Des milliers d’études, d’enquêtes et d’articles théoriques aux critères scientifiques éprouvés, réalisés dans plusieurs pays, notamment en France, concluent pourtant que ces enfants grandissent comme les autres. Ou plutôt : ni mieux, ni moins bien. Pas plus angoissés, pas moins sociables.
« Ceux que je rencontre ont des problèmes ordinaires : peur du noir, de s’endormir… Des soucis de la vie de tous les jours, rien de pathologique », confirme la psychanalyste Catherine Mathelin-Vanier, auteure de Qu’est-ce qu’on a fait à Freud pour avoir des enfants pareils? (Flammarion, 2012). « Ce qui ne prouve rien », répliquent d’autres psys qui, arguant du manque de recul, prédisent une catastrophe à retardement.
Peuvent-ils se croire nés de deux mères ?
Ces enfants peuvent-ils comprendre d’où ils viennent? Selon les psys, c’est la première question que pose l’homoparentalité. Pour l’adoption et la coparentalité, a priori, pas de problème. « Avec ma couleur de peau, j’ai vite compris que je n’étais pas sortie du ventre de Catherine ni le fruit de son union avec Valérie », confie Modelène, qui a toujours connu les circonstances de son adoption.
À 10 ans, la jeune fille a même fait le voyage avec sa mère jusqu’à son pays natal pour rencontrer sa mère biologique, ses frères et ses soeurs. « Un moment essentiel, qui a donné un sens a mon histoire », déclare-t-elle. Pour Clotilde, la question des origines ne s’est jamais posée non plus : « J’ai toujours su que mes parents n’étaient pas amoureux, qu’ils s’étaient mis ensemble pour avoir un enfant. »

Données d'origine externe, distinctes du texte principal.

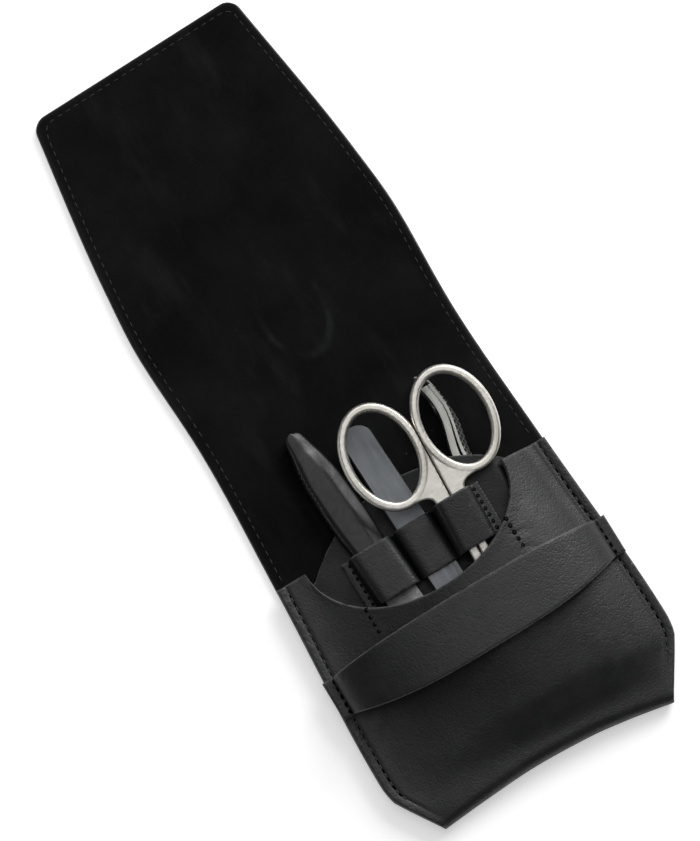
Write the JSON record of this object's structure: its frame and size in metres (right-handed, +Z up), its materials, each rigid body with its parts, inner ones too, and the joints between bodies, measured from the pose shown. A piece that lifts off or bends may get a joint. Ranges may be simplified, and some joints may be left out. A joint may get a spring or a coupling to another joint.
{
  "type": "manicure set case",
  "caption": "Black leather manicure case laid open, with a scooped pocket, a holding strap and loops that hold a nail file, tweezers, nail scissors and a nail clipper.",
  "frame": {"origin": "centre of the open case's outline, on the surface that the case lies on", "axes": "+X across the case, towards the clipper; +Y along the case, from the pocket's bottom to the flap's end; +Z up out of the open case"},
  "size_m": [0.0818, 0.2074, 0.0186],
  "materials": {
    "leather": "smooth black cowhide with a soft sheen and a raw cut edge",
    "suede": "matt black suede lining",
    "black_plastic": "satin moulded black plastic",
    "file_steel": "steel with a grit coat and bare edges",
    "tweezer_steel": "dark satin steel",
    "nickel": "satin nickel plate",
    "clipper_steel": "polished nickel-plated steel"
  },
  "bodies": {
    "case": {"back_leather": "leather", "back_lining": "suede", "pocket_front": "leather", "holder_panel": "leather", "loop_strip": "leather", "strap": "leather"},
    "fold": {"fold_leather": "leather", "fold_lining": "suede"},
    "flap": {"flap_leather": "leather", "flap_lining": "suede"},
    "file": {"file_handle": "black_plastic", "file_blade": "file_steel"},
    "tweezers": {"tweezers_back_arm": "tweezer_steel"},
    "tweezers_front": {"tweezers_front_arm": "tweezer_steel"},
    "scissors": {"scissors_screw": "nickel"},
    "scissors_left": {"scissors_left_half": "nickel"},
    "scissors_right": {"scissors_right_half": "nickel"},
    "clipper": {"clipper_lower_leaf": "clipper_steel", "clipper_rivet": "clipper_steel", "clipper_post": "clipper_steel", "clipper_pin": "clipper_steel"},
    "clipper_upper": {"clipper_upper_leaf": "clipper_steel"},
    "lever": {"clipper_lever": "clipper_steel"}
  },
  "joints": [
    {"name": "fold_hinge", "type": "hinge", "parent": "case", "child": "fold", "pos_m": [0, 0.0108, 0.0019], "axis": [-1, 0, 0], "range_deg": [-90, 0]},
    {"name": "flap_hinge", "type": "hinge", "parent": "fold", "child": "flap", "pos_m": [0, 0.0243, 0.0019], "axis": [-1, 0, 0], "range_deg": [-87, 0]},
    {"name": "file_slide", "type": "slide", "parent": "case", "child": "file", "axis": [-0.0602, 0.9982, 0], "range_m": [0, 0.06]},
    {"name": "tweezers_slide", "type": "slide", "parent": "case", "child": "tweezers", "axis": [-0.0297, 0.9996, 0], "range_m": [0, 0.06]},
    {"name": "tweezers_squeeze", "type": "hinge", "parent": "tweezers", "child": "tweezers_front", "pos_m": [-0.00195, -0.0059, 0.0054], "axis": [0.9996, 0.0297, 0], "range_deg": [0, 1.1], "stiffness_Nm_per_rad": 6},
    {"name": "scissors_slide", "type": "slide", "parent": "case", "child": "scissors", "axis": [0.046, 0.9935, 0.1045], "range_m": [0, 0.09]},
    {"name": "scissors_left_turn", "type": "hinge", "parent": "scissors", "child": "scissors_left", "pos_m": [0.00875, -0.0617, 0.00676], "axis": [-0.0048, -0.1044, 0.9945], "range_deg": [0, 11.5]},
    {"name": "scissors_right_turn", "type": "hinge", "parent": "scissors", "child": "scissors_right", "pos_m": [0.00875, -0.0617, 0.00676], "axis": [0.0048, 0.1044, -0.9945], "range_deg": [0, 11.5]},
    {"name": "clipper_slide", "type": "slide", "parent": "case", "child": "clipper", "axis": [0, 1, 0], "range_m": [0, 0.07]},
    {"name": "clipper_squeeze", "type": "hinge", "parent": "clipper", "child": "clipper_upper", "pos_m": [0.01969, -0.0123, 0.0052], "axis": [0, 0, -1], "range_deg": [0, 2], "stiffness_Nm_per_rad": 10},
    {"name": "lever_lift", "type": "hinge", "parent": "clipper", "child": "lever", "pos_m": [0.0223, -0.0498, 0.0052], "axis": [0, 0, -1], "range_deg": [0, 20]}
  ],
  "couplings": [
    {"joint": "flap_hinge", "follows": "fold_hinge", "ratio": 0.96666},
    {"joint": "scissors_left_turn", "follows": "scissors_slide", "rad_per_m": 2.2301},
    {"joint": "scissors_right_turn", "follows": "scissors_slide", "rad_per_m": 2.2301},
    {"joint": "lever_lift", "follows": "clipper_slide", "rad_per_m": 4.9866}
  ]
}
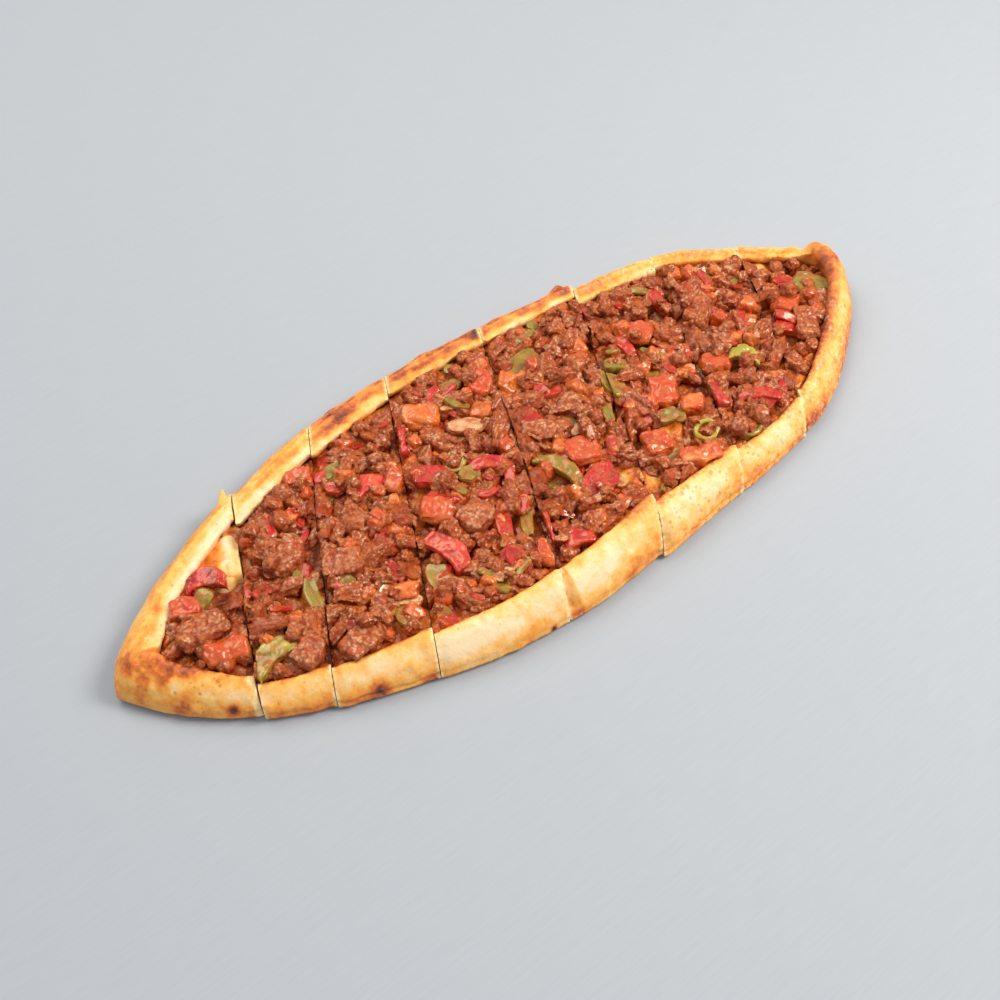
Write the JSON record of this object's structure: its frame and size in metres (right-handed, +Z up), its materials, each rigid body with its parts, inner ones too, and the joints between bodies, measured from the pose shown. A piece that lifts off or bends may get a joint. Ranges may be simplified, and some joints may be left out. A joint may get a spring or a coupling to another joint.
{
  "type": "turkish pide",
  "caption": "Long boat-shaped flatbread with folded walls round a topping of diced meat, tomato and peppers, cut on the slant into slices that still lie together.",
  "frame": {"origin": "under the middle of the boat's bounding box, on the surface it rests on", "axes": "+X along the boat to its pinched tip, +Y across it to the rolled back wall, +Z up"},
  "size_m": [0.4207, 0.1679, 0.0252],
  "materials": {
    "crust": "matte",
    "topping": "satin",
    "meat": "satin",
    "tomato": "gloss",
    "red_pepper": "gloss",
    "green_pepper": "gloss"
  },
  "bodies": {
    "root": {"dough_slice_1": "crust", "dough_slice_2": "crust", "dough_slice_3": "crust", "dough_slice_4": "crust", "dough_slice_5": "crust", "dough_slice_6": "crust", "dough_slice_7": "crust", "dough_slice_8": "crust", "green_pepper_01": "green_pepper", "green_pepper_02": "green_pepper", "green_pepper_03": "green_pepper", "green_pepper_04": "green_pepper", "green_ring_01": "green_pepper", "green_ring_02": "green_pepper", "green_ring_03": "green_pepper", "meat_01": "meat", "meat_02": "meat", "meat_03": "meat", "meat_04": "meat", "meat_05": "meat", "meat_06": "meat", "meat_07": "meat", "meat_08": "meat", "red_pepper_01": "red_pepper", "red_pepper_02": "red_pepper", "red_pepper_03": "red_pepper", "red_pepper_04": "red_pepper", "red_pepper_05": "red_pepper", "red_pepper_06": "red_pepper", "red_pepper_07": "red_pepper", "red_pepper_08": "red_pepper", "red_pepper_09": "red_pepper", "red_pepper_10": "red_pepper", "red_pepper_11": "red_pepper", "red_pepper_12": "red_pepper", "tomato_01": "tomato", "tomato_02": "tomato", "tomato_03": "tomato", "tomato_04": "tomato", "tomato_05": "tomato", "tomato_06": "tomato", "tomato_07": "tomato", "tomato_08": "tomato", "tomato_09": "tomato", "tomato_10": "tomato", "tomato_11": "tomato", "tomato_12": "tomato", "tomato_13": "tomato", "tomato_14": "tomato", "tomato_15": "tomato", "tomato_16": "tomato", "topping_heap_1": "topping", "topping_heap_2": "topping", "topping_heap_3": "topping", "topping_heap_4": "topping", "topping_heap_5": "topping", "topping_heap_6": "topping", "topping_heap_7": "topping", "topping_heap_8": "topping"}
  },
  "joints": []
}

Parents biologiques et adoptifs; père et mère : dans ces deux cas, chacun est à sa place, nommé comme il convient. Et si Modelène a eu du mal à dessiner son arbre généalogique en CE1, c’est parce qu’il « manquait des branches pour représenter [s]on côté haïtien ». En sixième, rebelote pour la rédaction autobiographique : « Moi, c’est un roman qu’il m’aurait fallu! »
Le débat s’anime avec l’homoparentalité par insémination artificielle (pour les femmes) ou par gestation pour autrui (pour les hommes), qui, niant la dimension hétérosexuelle de la parenté et brouillant la filiation, mettrait l’enfant à une place incompréhensible.
« En lui faisant croire qu’il est le produit du désir de deux hommes ou de deux femmes mais que, pour des raisons de nature, ils ont eu recours à un tiers, il est témoin de l’impossible », note le psychanalyste Jean-Pierre Winter, auteur d’Homoparenté (Albin Michel, 2010). Car l’enfant retiendrait qu’il est né de ces deux papas (ou mamans), qu’un père a été mis à la place d’une mère (ou inversement). Il ne pourrait ainsi penser la scène primitive de sa conception ni son système familial, dont les places sont mélangées et illogiques.
Un désordre symbolique dangereux pour sa constitution psychique. Confronté à un écart entre le discours et la réalité biologique, il perdrait, a minima, confiance dans la parole des adultes. Au pire, il confondrait le fantasme et le réel et désavouerait son ressenti en se coupant de lui-même. Avec, au bout du chemin, le danger de la faille psychique.